Questa vita che abbiamo dentro ci può dire per esempio: “La tua voce è troppo alta…questo ridere è fuori posto…la ragione per la quale hai fatto questa osservazione non è buona”, ecc.

Lo Spirito di vita può insegnarci come agire e produrre in noi una vera educazione, e questo in tutti i campi della nostra vita quotidiana.

 

Cosa significa “camminare nello Spirito”? Significa due cose. La prima che non è un’opera, ma un cammino. Cioè, che gli sforzi disperati, estenuanti fatti nel tentativo di piacere a Dio nella carne devono lasciare il posto al riposo ed alla gioia nella dipendenza dalla “sua forza che agisce con potenza in me” (Colossesi 1:29).

Per questo Paolo mette in opposizione le “opere” della carne con il “frutto” dello Spirito (Galati 5:19-22).

Inoltre, “camminare nello Spirito” implica sottomissione.
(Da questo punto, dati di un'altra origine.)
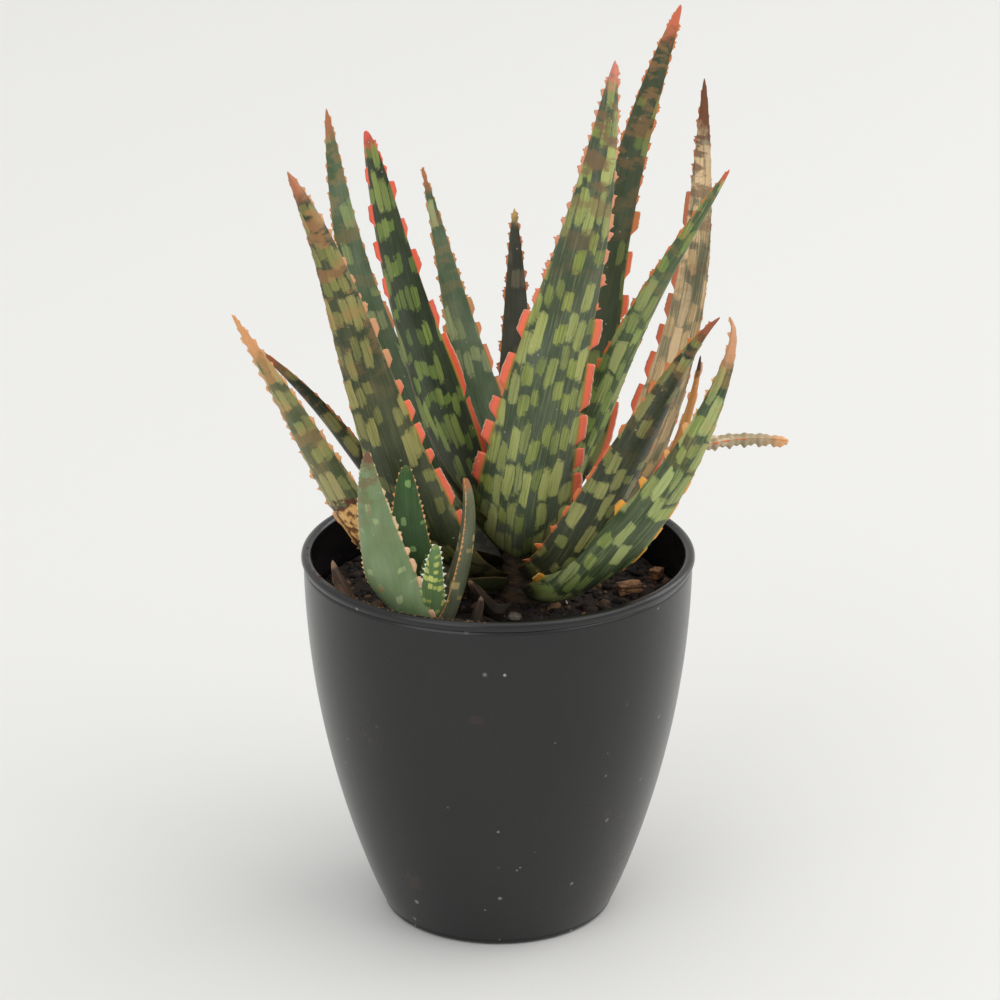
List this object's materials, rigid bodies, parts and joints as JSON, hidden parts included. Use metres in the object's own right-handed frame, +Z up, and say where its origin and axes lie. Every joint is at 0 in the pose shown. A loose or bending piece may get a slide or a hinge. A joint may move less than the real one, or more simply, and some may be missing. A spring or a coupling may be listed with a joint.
{
  "type": "potted aloe plant",
  "caption": "Small aloe with tall toothed, red-margined leaves and a side shoot, planted in soil in a plain black egg-shaped plastic pot.",
  "frame": {"origin": "centre of the pot's underside, where it stands", "axes": "+Z up along the pot's axis, -Y towards the front, where the great leaf stands, +X to the right seen from the front"},
  "size_m": [0.171, 0.12, 0.2815],
  "materials": {
    "pot_plastic": "satin",
    "soil": "matte",
    "leaf": "satin",
    "offset_leaf": "satin",
    "stem": "matte",
    "dry_leaf": "matte",
    "bark": "matte",
    "pebble": "matte"
  },
  "bodies": {
    "root": {"pot": "pot_plastic", "soil": "soil", "stem": "stem", "offset_stem": "stem", "leaf_01_outer_left_low": "leaf", "leaf_02_left_dark": "leaf", "leaf_03_left_front": "leaf", "leaf_04_back_left_outer": "leaf", "leaf_05_left_red_margin": "leaf", "leaf_06_inner_left": "leaf", "leaf_07_back_centre": "leaf", "leaf_08_great_front": "leaf", "leaf_09_tallest": "leaf", "leaf_10_back_right": "leaf", "leaf_11_right_leaning": "leaf", "leaf_12_front_right_dark": "leaf", "leaf_13_front_right_outer": "leaf", "leaf_14_low_right_dry": "leaf", "leaf_15_right_short": "leaf", "leaf_16_inner_small": "leaf", "offset_leaf_1_left": "offset_leaf", "offset_leaf_2_back": "offset_leaf", "offset_leaf_3_front": "offset_leaf", "offset_leaf_4_right": "offset_leaf", "offset_leaf_5_heart": "offset_leaf", "dry_bract_left": "dry_leaf", "dry_bract_front": "dry_leaf", "old_leaf_stub": "dry_leaf", "bark_chip_right": "bark", "bark_chip_back": "bark", "pebble_front": "pebble"}
  },
  "joints": []
}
Camminare secondo la carne significa che cediamo alle esigenze della carne e Romani 8:5-8 ci mostra dove ciò ci conduce, cioè ad una posizione di conflitto con Dio.

Camminare nello Spirito significa essere sottomessi allo Spirito e ogni forma di indipendenza dal Signore impedisce a Lui di avere l’iniziativa nella mia vita.

Soltanto se ci dedichiamo ad obbedirgli vedremo la “legge dello Spirito della vita” agire pienamente e la “giustizia prescritta dalla legge” adempiuta perfettamente non più da noi, ma in noi: “Poiché tutti quelli che sono condotti dallo Spirito di Dio, sono figlioli di Dio” (Romani 8:14).

 

L’amore è qualcosa di nascosto nel cuore di Dio. La grazia è questo amore espresso e offerto nel suo Figliolo. La comunione è il dono di questa grazia per mezzo dello Spirito.

Ciò che il Padre ha determinato a nostro riguardo, il Figlio lo ha compiuto per noi ed ora lo Spirito Santo ce lo comunica.

Così, quando scopriamo qualcosa di ciò che il Signore Gesù ci ha acquistato con la sua croce, cerchiamo di appropriarcene nella maniera che Dio ci ha indicato e con un atteggiamento di ferma sottomissione e ubbidienza allo Spirito Santo teniamo il nostro cuore completamente aperto affinché possiamo riceverlo.

Lo Spirito Santo è venuto per compiere in noi ciò che è già nostro attraverso l’opera perfetta del Cristo.